If you’re sending boring, generic pitches to every journalist you can find, how can you expect anyone to respond to you?
Dayna Calkins, senior publicist at Choice Media & Communications, stresses the importance of doing your research before sending your pitch.
In this interview, Dayna discusses how to build better relationships with the media, best practices for social pitching and why you should take initiative when solving problems.
How did you get your start in PR?
I started in PR by interning at a boutique PR firm called Noreen Heron & Associates (now Heron PR) in Chicago the summer going into my junior year. Once I graduated from college, I was hired at Kirvin Doak Communications in Las Vegas and had the opportunity to work with some of the largest entertainment brands in the world.
What is the biggest media relations mistake brands make?
Generic pitching. I think it’s really important to make your pitch specific and tailored to outlets/journalists. Do your research.
What are some of the ways brands can improve their relationships with the media?
Get to know journalists on a personal level as well as professional. I think it’s really important to actually be interested in them and not just what they can do for you at any given time.
Relationships are a two-way street. Find out commonalities the two of you share, and use that as a starting point. Take them to lunch and get to know them, obviously utilize your time to pitch as well but for the most part just having a friendly lunch or coffee can make all the difference.
Do you think it’s more important to build relationships with a few key media professionals or try and appeal to a large number? Why?

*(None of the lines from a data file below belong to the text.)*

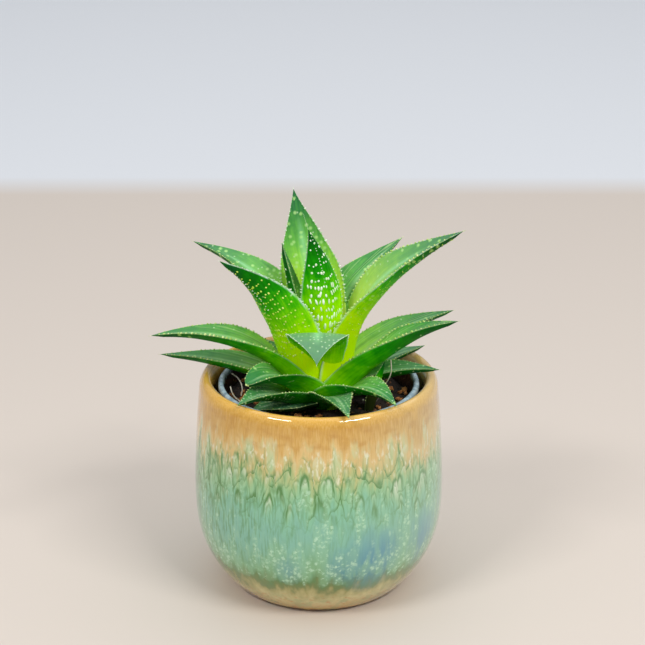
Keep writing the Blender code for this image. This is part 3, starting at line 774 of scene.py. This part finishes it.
class Spine:
    """A cubic curve from the root to the leaf's tip, with the blade's own axes along it."""

    def __init__(self, leaf):
        if len(leaf.root) == 3:
            self.root = Vector(leaf.root) * MM
        else:
            reach, height = leaf.root
            self.root = (reach * direction(leaf.facing[0], 0) + Vector((0, 0, height))) * MM
        self.facing = leaf.facing
        self.tip = Vector(leaf.tip) * MM
        chord = (self.tip - self.root).length
        heading = math.degrees(math.atan2(self.tip.y - self.root.y, self.tip.x - self.root.x))
        bow = leaf.arch * chord
        self.root_handle = self.root + ROOT_HANDLE * bow * direction(leaf.facing[0], leaf.rise)
        self.tip_handle = self.tip - TIP_HANDLE * bow * direction(heading, leaf.fall)

    def point(self, along):
        rest = 1.0 - along
        return (
            rest**3 * self.root
            + 3 * rest**2 * along * self.root_handle
            + 3 * rest * along**2 * self.tip_handle
            + along**3 * self.tip
        )

    def axes(self, along):
        """Unit vectors along the blade, across it, and out of its upper face."""
        forward = (self.point(min(along + NEARBY, 1.0)) - self.point(max(along - NEARBY, 0.0))).normalized()
        turned = min(1.0, along / TURN_BY) ** 2
        side = direction(self.facing[0] + (self.facing[1] - self.facing[0]) * turned + 90, 0)
        across = (side - side.dot(forward) * forward).normalized()
        return forward, across, forward.cross(across)

    def length(self):
        stations = [self.point(step / 20) for step in range(21)]
        return sum((b - a).length for a, b in zip(stations, stations[1:]))


# %% Section
def blade_share(leaf, along):
    """Width of the green blade as a share of its widest; 0 where the bare bristle begins."""
    to_tip = max(0.0, 1.0 - along / (1.0 - leaf.bristle))
    if to_tip < leaf.widest:
        return math.sin(math.pi / 2 * to_tip / leaf.widest) ** leaf.sharp
    return 1.0 - (1.0 - leaf.base) * ((to_tip - leaf.widest) / (1.0 - leaf.widest)) ** 2


def margin_to_margin(turn, behind):
    """From -1 at one margin to 1 at the other, over the upper face or back again behind it."""
    return math.cos(math.tau * (turn - 0.5)) if behind else -math.cos(math.tau * turn)


def leaf_point(leaf, spine, along, turn):
    """The place on the leaf's skin: turn 0 to 0.5 crosses the upper face, 0.5 to 1 comes back behind."""
    share = blade_share(leaf, along)
    thin = BRISTLE_WIDTH * math.sqrt(max(0.0, 1.0 - along))
    margin = 3.0 if turn < 0.25 or turn > 0.75 else 9.0
    waver = 1.0 + MARGIN_WAVER * noise.noise(Vector((along * 7.0, leaf.width, margin)))
    width = max(leaf.width * MM * share * waver, thin)
    clasp = CLASP * max(0.0, 1.0 - along / CLASP_TO) ** 2
    channel = (leaf.hollow * CHANNEL + clasp) * width
    u = margin_to_margin(turn, turn > 0.5)
    drop = channel * (1 - u * u)
    if turn > 0.5:
        edge = min(EDGE, 0.4 * width)
        keel = channel + leaf.thick * leaf.width * MM * share**0.8
        drop = edge * math.sqrt(max(0.0, 1 - u**4)) + keel * (1 - abs(u) ** KEEL_ROUNDNESS)
    _, across, up = spine.axes(along)
    return spine.point(along) + u * width / 2 * across - drop * up


print("leaf lengths in mm:", [round(Spine(leaf).length() / MM) for leaf in LEAVES])


# %% [markdown]
# ## Blade, teeth and dots
# The flat grid is rolled round the section, merged where its edges meet, and closed at its root. Teeth stand
# on both margins, a millimetre or so apart, soft and white. Raised dots sit on the back in rough bands across
# it. Both are small closed shapes with few faces, sunk into the skin.


# %% Roll up a leaf
AROUND = 30
ALONG = 56
BACK_OFFSET = 40.0  # added in mm to the UV across the back, so the material can tell it from the upper face
LOOKS = ("youth", "spots", "specks", "bloom", "rim")  # the values of a row that the material reads
SKIN_SLOT, DOT_SLOT, TOOTH_SLOT = range(3)


def rolled_blade(leaf, spine):
    """The blade itself, with its UV map in mm and its attributes."""
    bm = bmesh.new()
    bmesh.ops.create_grid(bm, x_segments=AROUND, y_segments=ALONG, size=1.0)
    length = spine.length() / MM
    uv = bm.loops.layers.uv.new("Leaf")
    along_layer = bm.verts.layers.float.new("along")
    across_layer = bm.verts.layers.float.new("across")
    looks = {look: bm.verts.layers.float.new(look) for look in LOOKS}
    for face in bm.faces:
        middle = face.calc_center_median()
        behind = middle.x > 0.0
        bare = (middle.y + 1) / 2 > 1.0 - leaf.bristle
        face.material_index = TOOTH_SLOT if bare else SKIN_SLOT
        for loop in face.loops:
            turn, along = (loop.vert.co.x + 1) / 2, (loop.vert.co.y + 1) / 2
            half = leaf.width / 2 * blade_share(leaf, along)
            u_mm = margin_to_margin(turn, behind) * half + (BACK_OFFSET if behind else 0.0)
            loop[uv].uv = (u_mm, along * length)
    for vertex in bm.verts:
        turn, along = (vertex.co.x + 1) / 2, (vertex.co.y + 1) / 2
        vertex[along_layer] = along
        vertex[across_layer] = margin_to_margin(turn, turn > 0.5)
        for look, layer in looks.items():
            vertex[layer] = getattr(leaf, look)
        vertex.co = leaf_point(leaf, spine, along, turn)
    bmesh.ops.remove_doubles(bm, verts=bm.verts, dist=0.001 * MM)
    bmesh.ops.holes_fill(bm, edges=[edge for edge in bm.edges if edge.is_boundary], sides=0)
    bmesh.ops.recalc_face_normals(bm, faces=bm.faces)
    return bm


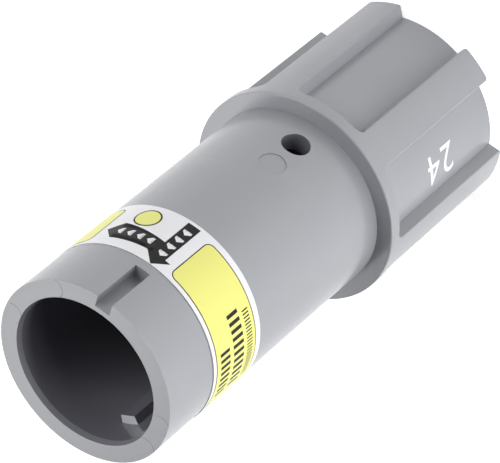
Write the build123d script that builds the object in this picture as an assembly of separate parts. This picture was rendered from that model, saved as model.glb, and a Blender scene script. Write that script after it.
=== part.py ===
from build123d import *
import math
import os

# Single-pole latching power connector, in millimetres.
# It stands on the flat rear end of its grip, with its mouth up.
# Origin: centre of the rear face. +Z: along the mating axis, towards the mouth.
# The keyway, the latch hole and the moulded disc lie on one line, facing -Y.

os.makedirs("parts", exist_ok=True)

# Driving dimensions of the housing
overall_length = 151.0
grip_length = 57.0
tube_radius = 27.0
tube_draft = 0.4
bore_radius = 21.45
mouth_radius = 21.9
lead_in_depth = 1.7
bulkhead_front = 59.0
bulkhead_rear = 50.0
bulkhead_hole_radius = 17.0
chamber_radius = 24.5
grip_radius = 32.25
panel_radius = 28.5
rib_count = 6
rib_width = 10.9
collar_width = 4.0

# Features of the front tube
keyway_width = 4.6
keyway_length = 15.8
keyway_floor_radius = 23.3
latch_hole_radius = 4.0
latch_hole_from_mouth = 84.0
disc_radius = 3.85
disc_from_mouth = 73.0
disc_depth = 0.25
key_angle = 124.4
key_base_width = 5.4
key_top_width = 4.6
key_inner_radius = 18.9
key_from_mouth = 9.8
key_foot = 62.0

# Edge radii and chamfers of the moulding
entry_chamfer = 1.0
mouth_edge = 0.9
collar_edge = 0.5
rib_edge = 0.4
rib_end_corner = 1.0
rear_edge = 0.4
pocket_corner = 2.2
latch_hole_edge = 0.25

# How near an edge must lie to a place to be picked for rounding,
# and how far a cutting body reaches past what it cuts
edge_match = 0.02
overcut = 2.0

# Wrap label
label_front_from_mouth = 18.35
label_rear_from_mouth = 39.05
label_thickness = 0.12

# Contact
pin_radius = 7.5
pin_root_radius = 8.0
pin_root_front = 64.5
pin_tip_from_mouth = 26.0
collar_radius = 13.0
collar_rear = 56.0
collar_front = 60.0
barrel_radius = 11.0
barrel_rear = 24.0
conductor_radius = 6.9
conductor_depth = 26.0
drill_point_depth = 4.0
turned_chamfer = 1.0

# Insulating guard on the pin's tip
guard_radius = 7.2
guard_length = 9.0
guard_nose_radius = 5.0
guard_stem_radius = 4.2
guard_stem_length = 6.0
guard_stem_play = 0.05
guard_end_play = 0.3

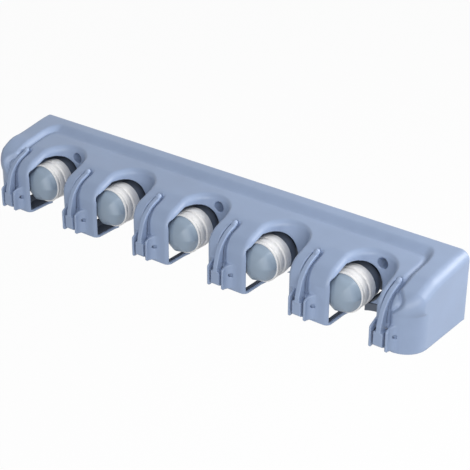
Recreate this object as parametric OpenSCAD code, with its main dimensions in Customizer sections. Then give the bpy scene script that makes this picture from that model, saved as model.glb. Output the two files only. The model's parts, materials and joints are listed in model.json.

The more the merrier but as I said before, I think it’s really important to actually get to know them. Networking is a big part of PR, so I think you should network as much as you can but be respectful and engaging.
How has social media transformed media relations? Do you find that journalists are open to receiving pitches via social?
I think social media has transformed a lot of things but yes, in my experience, most of the journalists I’ve worked with are open to receiving pitches via Twitter but not other platforms.
With social pitching it’s really important to set boundaries and respect their privacy. Social pitching is short and concise; you only have 140 characters to get your point across.
What advice do you have for those looking to begin a career in PR?
Be a sponge, learn from your superiors and take it all in. Don’t be afraid to ask questions but listen and don’t ask the same question twice.
Also, problem solving is huge in our profession. Do you have the resources to figure this out yourself before seeking help? Then use those resources! I promise it will make people respect you so much more to just take initiative.
The best way to learn is to take risks and be bold in your decisions. If you mess up; it’s not the end of the world.
Rapid Fire Round
1. I always thought I’d be…a doctor.
2. My guiltiest pleasure is…Netflix bingeing.
3. If I was stuck on a desert island, I’d…bring a book.
4. My hobbies outside of work include…theater, reading, traveling, cooking, movies and my dog, Louie.
5. My favorite social media platform is…Instagram.
6. I laugh most at…corny jokes and sarcasm.